West Ham United. . . . . . . . . . . . . . . . .1

Jones 41

Attendance: 14,952

ANY MATCH that requires Sherlock to mark Holmes can be expected to provide a measure of suspense and this one had both sets of supporters alternately on the edge of their seats. In the end, solving the mystery of why County, with a dreadful away record, are so difficult to beat at home was beyond West Ham, although the replay ought to tax them less.

After surviving the urgency of County's early raiding, the Londoners imposed their authority as a Premiership side should, their midfield unit mobile enough to confront the home team with a wall of light blue when under attack yet providing Lee Chapman and the energetic Steve Jones with a broad sweep of support when they broke forward.

And yet they could not add the finish to make their superiority tell. Steve Cherry, the County goalkeeper, brought off two excellent saves in the first half, first to keep out a diving header by the brave Chapman, then to deny Jones a goal from a swerving shot propelled sweetly with the outside of his right boot, but was not tested so seriously again.

The first half eventually owed more to Tales of the Unexpected, County gaining a 38th- minute lead just as West Ham, whose vocal supporters made up a third of a 15,000 crowd, sensed the pendulum was swinging their way. Ludek Miklosko, marring an otherwise sound performance, fumbled his attempt to collect Meindert Dijkstra's speculative long ball, his eye perhaps distracted by Tony Agana's move to challenge. The ball spilled to Gary Lund, just outside the penalty area, and the County forward struck it perfectly to clear goalkeeper and covering defenders and drop into the unguarded goal.

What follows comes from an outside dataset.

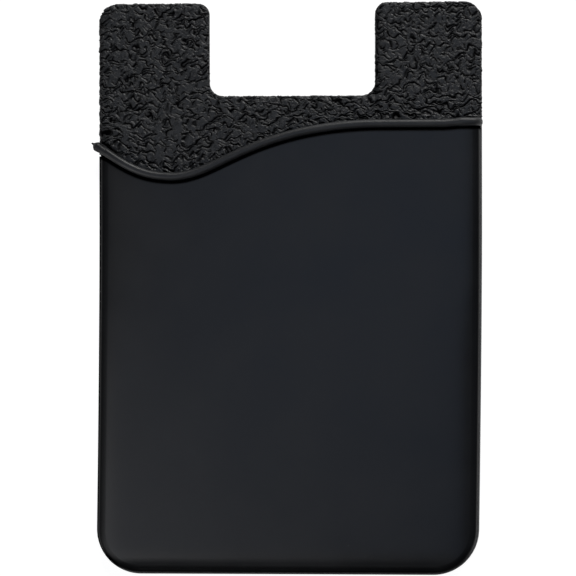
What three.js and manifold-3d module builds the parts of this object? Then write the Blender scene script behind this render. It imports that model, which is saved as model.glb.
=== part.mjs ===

Moments later, West Ham scrambled back an untidy equaliser in which Jones, keeping his place after scoring against Norwich last Monday in only his second outing of the season, displayed poor close control and decisive finish almost in one movement. Betrayed by his first touch when a loose ball bobbled to him, he then had the good fortune to have it bounce perfectly for him off a defender's thigh and, pivoting through 180 degrees, smashed it into the roof of the County net.